2. There is a fundamental technical difference between over-the-top VoIP (i.e., service provided by a third party such as Vonage) and telephony provided by the cable company.
3. The cable company can differentiate between its VoIP (or any other service needing preferential Quality of Service (QoS)) and ordinary so-called "best-effort" traffic, which is what is used to carry everything else, including over-the-top VoIP.
4. The reason for this is that it is the only entity that has access to the Cable Modem Termination System (CMTS), which controls the microsecond-by-microsecond details of traffic flow over the plant between a customer and the cable operator's facilities.

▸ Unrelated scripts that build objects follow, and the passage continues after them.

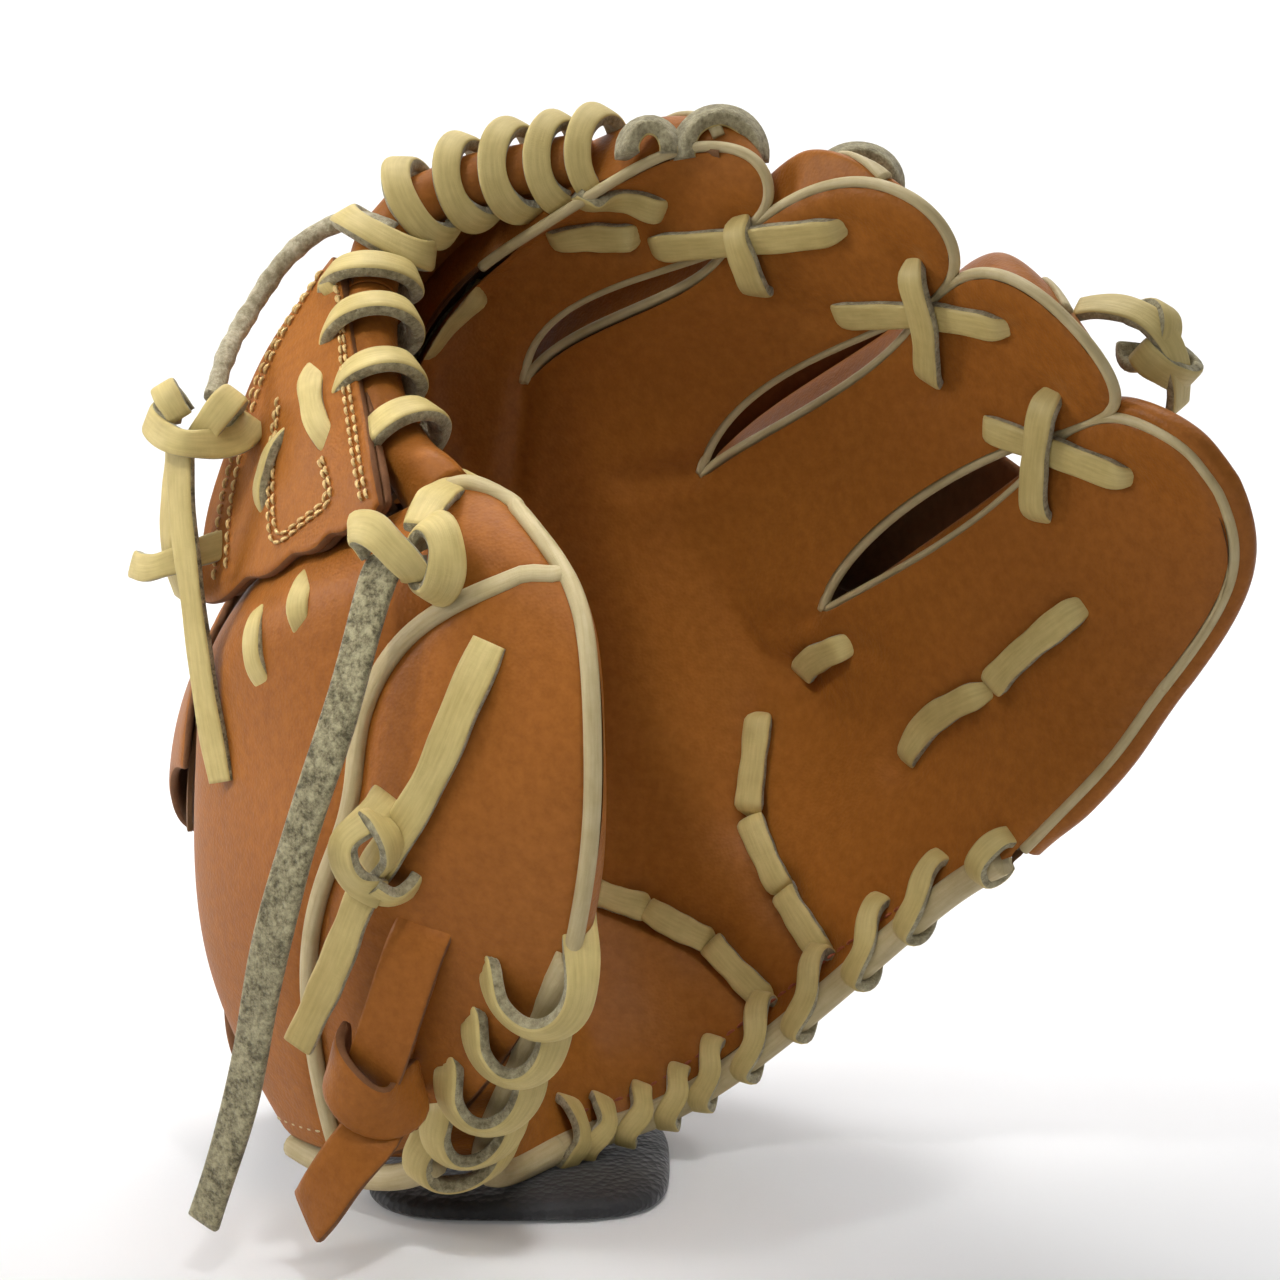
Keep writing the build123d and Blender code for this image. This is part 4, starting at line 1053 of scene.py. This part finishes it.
def loose_laces():
    out = (-0.45, -0.9, 0.05)
    tail_lace("long_lace_tail", "long_tail", "long_tail",
              LONG_TAIL, [out] * len(LONG_TAIL), 7.8, False)
    tail_lace("back_lace_tail", "back_tail", "back_tail",
              [(-70, -2, 169), (-70, -5, 158), (-69, -7, 144), (-66, -9, 119), (-62, -12, 98)],
              [(-0.5, -0.85, 0)] * 5, 6.2, True)
    pile = Pile()
    lace(pile, [(-8, -22, 164), (-12, -34, 164), (-15, -44, 163), (-17, -51, 159)],
         [(0.2, -0.5, 0.8), (0, -0.6, 0.8), (0, -0.8, 0.6), (-0.2, -1, 0.2)], 6.6)
    hoop(pile, (-14.5, -54, 153.5), unit((0.62, -0.75, -0.1)) * 5.2, unit((0.1, 0, 1)) * 7.0, -175, 175,
         flare=(-0.45, -0.35, 0), width=7.4)
    lace(pile, [(-27, -50, 155), (-29.5, -53, 159), (-26, -57, 160), (-22, -59, 157), (-18, -58, 152.5), (-17, -54, 150)],
         [(-1, 0, 0.3), (-0.7, -0.7, 0.5), (-0.2, -1, 0.4), (-0.1, -1, 0.2), (-0.1, -1, 0), (0, -0.8, -0.6)], 6.8)
    stands_for(pile.build("thumb_tip_knot", [GRAIN, EDGE]), "thumb", "web_knot_lace")
    pile = Pile()
    centre = np.array(REAR.at(6.35, 4.9)) + (2, 4, 13)
    hoop(pile, centre, unit((0.5, -0.85, 0)) * 5.4, unit((0.3, 0, 1)) * 6.0, -160, 165, flare=(0.4, 0, 0.2))
    hoop(pile, centre + (3, -2, -5), unit((-0.6, -0.8, 0)) * 5.0, unit((0.8, 0, -0.6)) * 5.5, -60, 190)
    lace(pile, [centre + (-14, 4, 5), centre + (-8, 0, 6), centre + (0, -5, 3), centre + (5, -4, -6), centre + (6, 0, -14)],
         [(0, -0.5, 0.9), (0, -0.6, 0.8), (0.4, -0.9, 0.4), (0.7, -0.7, 0), (0.7, -0.7, 0)])
    stands_for(pile.build("little_tip_knot", [GRAIN, EDGE]), "fingers", "fingertip_knot")


# ---- web ----------------------------------------------------------------------------------------
HALVES = {"thumb": (0.0, 0.5), "finger": (0.5, 1.0)}


def roll_frame(share):
    """Unit vectors at the roll: along it, down into the web, and square to both."""
    share = np.asarray(share, float)
    along = unit(WEB.at((share + 0.004) * WEB_STEPS, 0 * share) - WEB.at((share - 0.004) * WEB_STEPS, 0 * share))
    down = WEB.at(share * WEB_STEPS, 0 * share + 0.4) - WEB.at(share * WEB_STEPS, 0 * share)
    down = unit(down - along * np.sum(down * along, axis=-1, keepdims=True))
    return along, down, np.cross(along, down)


def roll_share(length):
    """Share of the roll at a length in mm from its thumb end."""
    share = np.linspace(0, 1, 400)
    run = np.linalg.norm(np.diff(WEB.at(share * WEB_STEPS, 0 * share), axis=0), axis=1)
    return np.interp(length, np.concatenate([[0], np.cumsum(run)]), share)


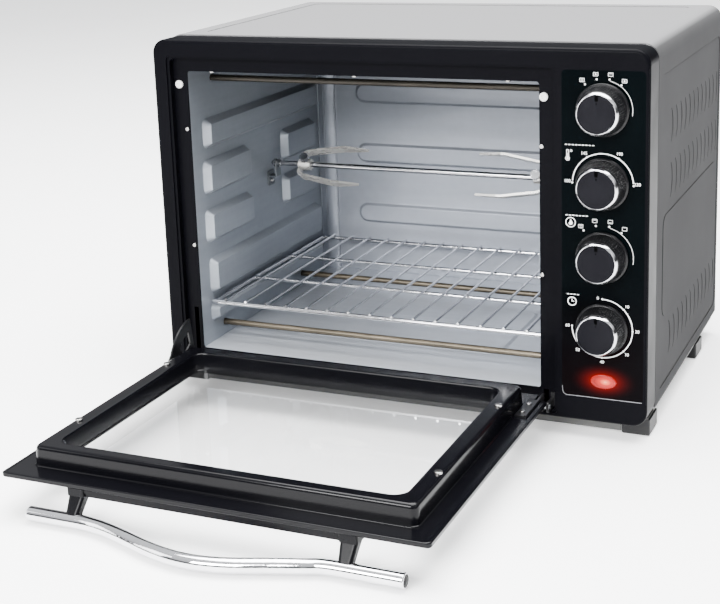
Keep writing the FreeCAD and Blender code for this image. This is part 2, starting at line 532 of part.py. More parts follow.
for s, name in ((-1, "handle_post_left"), (1, "handle_post_right")):
    x = POST_MID + s * POST_X
    post = Part.makeLoft([wire(x - 7.5, x + 7.5, -318.0, -304.5, 3, STRIP_Z, "z"),
                          wire(x - 5.5, x + 5.5, BAR_Y - 6.0, BAR_Y + 6.0, 3.5, BAR_Z + 1, "z")],
                         True, True)
    post = post.fuse(rbox(x - 8, x + 8, -318.5, -300, STRIP_Z, DOOR_OUT, 1.5, "z"))
    post = post.cut(bar)
    save(name, post.removeSplitter())
strip = box(POST_MID - POST_X + 8, POST_MID + POST_X - 8, -317.0, -300, STRIP_Z, DOOR_OUT)
strip = strip.cut(box(POST_MID - POST_X, POST_MID + POST_X, -320, -316.0, 0, STRIP_Z + 3.5))
save("handle_strip", strip)

# ---------------------------------------------------------------- door screws
screws = [screw((x, y, RING_TOP), (0, 0, 1), r=3.4, shank_r=1.6, shank=18.0) for x, y in DOOR_SCREWS]
screws += [screw((x, y, DOOR_IN + 1.5), (0, 0, 1), r=2.6, head=1.0, shank_r=1.6, shank=1.5)
           for x, y in ARM_SCREWS]
screws += [mirror_x(screw((x, y, DOOR_IN + 1.5), (0, 0, 1), r=2.6, head=1.0, shank_r=1.6, shank=1.5))
           for x, y in ARM_SCREWS]
save("door_screws", screws)

# ---------------------------------------------------------------- control panel and lamp
panel = rbox(PANEL[0], PANEL[1], 0, PANEL_T, PANEL[2], PANEL[3], 4, "y")
panel = panel.cut([cyl((KNOB_X, -1, z), "y", 5.6, 5) for z in KNOB_Z.values()])
panel = panel.cut(lamp_prism(0.1, -1, 8))
save("control_panel", panel)
lens = lamp_prism(0.0, -1.4, PANEL_T + 2)
rim = [e for e in lens.Edges if all(abs(v.Point.y + 1.4) < 1e-6 for v in e.Vertexes)]
lens = lens.makeFillet(1.2, rim)
save("lamp_lens", lens)
save("lamp_body", rbox(LAMP[0] - 16, LAMP[0] + 16, PANEL_T + 2, 22, LAMP[1] - 10, LAMP[1] + 10, 3, "y"))

# ---------------------------------------------------------------- knobs, shafts, switches
for name, z in KNOB_Z.items():
    profile = [(SHAFT_R, -18.5), (SHAFT_R, -3.0), (6.5, -3.0), (6.5, -16.0), (18.0, -16.0),
               (21.0, -1.2), (KNOB_R, -1.2), (KNOB_R, -4.2), (22.0, -5.0), (19.8, -20.5),
               (19.2, -21.0), (17.6, -21.0), (17.6, -19.5), (0.0, -19.5), (0.0, -18.5)]
    pts = [V(r, y, 0) for r, y in profile]
    grip = Part.Face(Part.makePolygon(pts + [pts[0]])).revolve(V(0, 0, 0), V(0, 1, 0), 360)
    flutes = []
    for k in range(36):
        a = math.radians(10 * k)
        at = V(21.4 * math.cos(a), -5.4, 21.4 * math.sin(a))
        flutes.append(Part.makeCylinder(0.9, 20, at, V(0, -1, 0)))
    grip = grip.cut(flutes)
    grip.translate(V(KNOB_X, 0, z))
    save("knob_" + name, grip)
    trim = [(0.0, -19.5), (17.5, -19.5), (17.5, -21.0), (19.2, -21.0), (19.2, -23.4), (18.4, KNOB_FRONT),
            (16.4, KNOB_FRONT), (15.8, -23.6), (0.0, -23.6)]
    pts = [V(r, y, 0) for r, y in trim]
    disc = Part.Face(Part.makePolygon(pts + [pts[0]])).revolve(V(0, 0, 0), V(0, 1, 0), 360)
    disc = disc.cut(box(-0.9, 0.9, -30, -22.6, 11.5, 24))
    disc.translate(V(KNOB_X, 0, z))
    save("knob_trim_" + name, disc)
    save("shaft_" + name, cyl((KNOB_X, -18.5, z), "y", SHAFT_R, 35.5))

SWITCHES = {"selector": ("selector_switch", 20, 17, 24), "temperature": ("thermostat", 22, 22, 24),
            "function": ("function_switch", 20, 17, 24), "timer": ("timer_movement", 28, 27, 50)}
for key, (name, hx, hz, depth) in SWITCHES.items():
    z = KNOB_Z[key]
    y0 = PANEL_T + 2
    body = rbox(KNOB_X - hx, KNOB_X + hx, y0, y0 + depth, z - hz, z + hz, 4, "y")
    body = body.fuse(cyl((KNOB_X, -0.6, z), "y", 5.2, y0 + 0.6))
    body = body.cut(cyl((KNOB_X, -1, z), "y", SHAFT_R + RUN, 19))
    tabs = [box(KNOB_X - 6 + k * 8, KNOB_X - 2 + k * 8, y0 + depth, y0 + depth + 7, z - 0.4, z + 0.4)
            for k in range(-1, 2)]
    save(name, body.fuse(tabs).removeSplitter())

# ---------------------------------------------------------------- small body pieces
fix = [screw((x, RECESS_Y, z), (0, -1, 0), r=2.0, head=1.4, shank=3.0) for x, z in SIDE_SCREWS]
fix += [screw((x, y, CAV_Z1), (0, 0, -1), r=2.6, head=1.8, shank=1.0) for x, y in LIP_SCREWS]
fix.append(screw(SUPPORT_SCREW, (1, 0, 0), r=2.5, head=1.5, shank=SHEET))
fix += [screw((x, CASE_BACK, z), (0, 1, 0), shank=1.2) for x, z in REAR_SCREWS]
save("body_screws", fix)
bumpers = []
for x in (DOOR_X - 191, DOOR_X + 186.5):
    b = Part.makeCylinder(4.0, 2.0, V(x, RECESS_Y, 302.5), V(0, -1, 0))
    bumpers.append(b.makeFillet(0.8, [e for e in b.Edges if abs(e.CenterOfMass.y - RECESS_Y + 2) < 1e-6
                                      and e.Curve.TypeId == "Part::GeomCircle"]))
save("door_bumpers", bumpers)

spacers = []
for x in (-160.0, 160.0):
    s = rbox(x - 11, x + 11, CASE_BACK, CASE_BACK + SPACER, 196, 214, 3, "y")
    spacers.append(s.cut(cyl((x, CASE_BACK + 3, 205), "y", 5, 20)))
save("wall_spacers", spacers)
inlet = cyl((INLET[0], CASE_BACK - 10, INLET[1]), "y", 7.0, 10).fuse(
    [cyl((INLET[0], CASE_BACK, INLET[1]), "y", 10.0, 3),
     cyl((INLET[0], CASE_BACK - 5, INLET[1]), "y", 9.0, 3.8),
     Part.makeCone(8.0, 6.2, 8, V(INLET[0], CASE_BACK + 3, INLET[1]), V(0, 1, 0))])
inlet = inlet.cut(cyl((INLET[0], CASE_BACK - 20, INLET[1]), "y", 3.6, 60)).removeSplitter()
save("power_inlet", inlet)
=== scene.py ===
"""Looks of the rotisserie oven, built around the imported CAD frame. Lengths are in metres."""
import math

import bpy
import bmesh
from mathutils import Matrix, Vector


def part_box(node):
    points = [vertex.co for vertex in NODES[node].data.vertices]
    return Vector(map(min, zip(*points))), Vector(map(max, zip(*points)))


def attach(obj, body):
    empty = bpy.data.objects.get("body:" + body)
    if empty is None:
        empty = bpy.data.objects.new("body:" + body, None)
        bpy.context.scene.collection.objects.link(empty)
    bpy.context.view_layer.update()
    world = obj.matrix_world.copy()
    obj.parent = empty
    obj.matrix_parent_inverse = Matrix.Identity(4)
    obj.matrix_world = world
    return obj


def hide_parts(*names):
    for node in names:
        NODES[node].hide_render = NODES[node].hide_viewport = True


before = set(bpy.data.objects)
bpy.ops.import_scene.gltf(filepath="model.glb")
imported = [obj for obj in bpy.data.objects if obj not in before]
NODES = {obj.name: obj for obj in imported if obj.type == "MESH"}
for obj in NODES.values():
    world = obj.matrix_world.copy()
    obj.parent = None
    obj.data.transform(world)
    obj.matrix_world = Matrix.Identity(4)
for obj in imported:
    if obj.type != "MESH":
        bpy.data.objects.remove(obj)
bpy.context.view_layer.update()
MM = 0.001
TOP_PAINTED_LIGHT = 3.0        # how much paler the casing's top is painted than its sides, as painted light
TOP_BAND = 0.004      # the height over which that paint changes
WALL_SHADE_BAND = (0.13, 0.33)    # heights between which the cavity walls darken with painted shade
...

5. It is reasonable (from the cable operator's point of view) that since it owns the CMTS (and CMTSes are not cheap either to acquire or to manage), it's not voluntarily going to let some other company control any part of its operation (especially since if that gets screwed up, the customer experience is impacted).
6. Looked at from the point of view of guarantees applied to services, this looks like a violation of net neutrality, since over-the-top operators have to fight for bandwidth against things like P2P and web browsing, while the cable operator's phone calls don't have to do so (they have QoS guarantees).
7. But there is no law against violating new neutrality (as far as I know, in the US anyway). IANAL.
8. One can also argue that although it *looks* like a violation of net neutrality, it is in fact not such a violation, since from the viewpoint of what is happening inside DOCSIS (the protocols used to manage bandwidth on the plant between the residence and the cable company), over-the-top VoIP looks completely different from the cable company's offering. From that technical viewpoint, they can be considered two different services, and hence it would (presumably) be fine even under net neutrality principles to treat them differently.
Those are the basic ideas (although of course I've just summarized; it would take a lot more space to really describe all the details). But the basic point here is that there are lots of issues and viewpoints, some business-related, some political, and some technical. And much though one might like to demonize one party or the other, in this particular case the issues don't really seem to lend themselves to such a simple analysis.
Disclaimer: this was a quickly-written post of my initial impressions given the rather sparse (and not unambiguous) information available.
Perhaps it doesn't need three tiers, but two would still alleviate real times problems. No, you can't just do router magic tricks on the customers end line, nothing there will affect their incoming traffic, it has to be done at the ISP. X (a much smaller percentage) of realtime bandwidth, and Y (all the rest of it). Customers wouldn't have to configure shit, Skype, Broadvoice and YouTube, etc.. would have to mark TOS on they're outbound. Customers would only have to be informed if they've asked to too much realtime data, opps you've ran out this month, prepare for shitty phone service. We wouldn't guarantee voip service unless the customer had one of our T1's or DSL so that we could throttle non-realtime bandwidth. For Comcast to play fair, they would have to honor other real-time providers QOS settings. Now if the customer "ask" for a bunch of crap off of a misconfigured service, it's there fault they run out of real-time. Two tier bandwidth would be a god-sent.
I think I just cashed out all my cool points.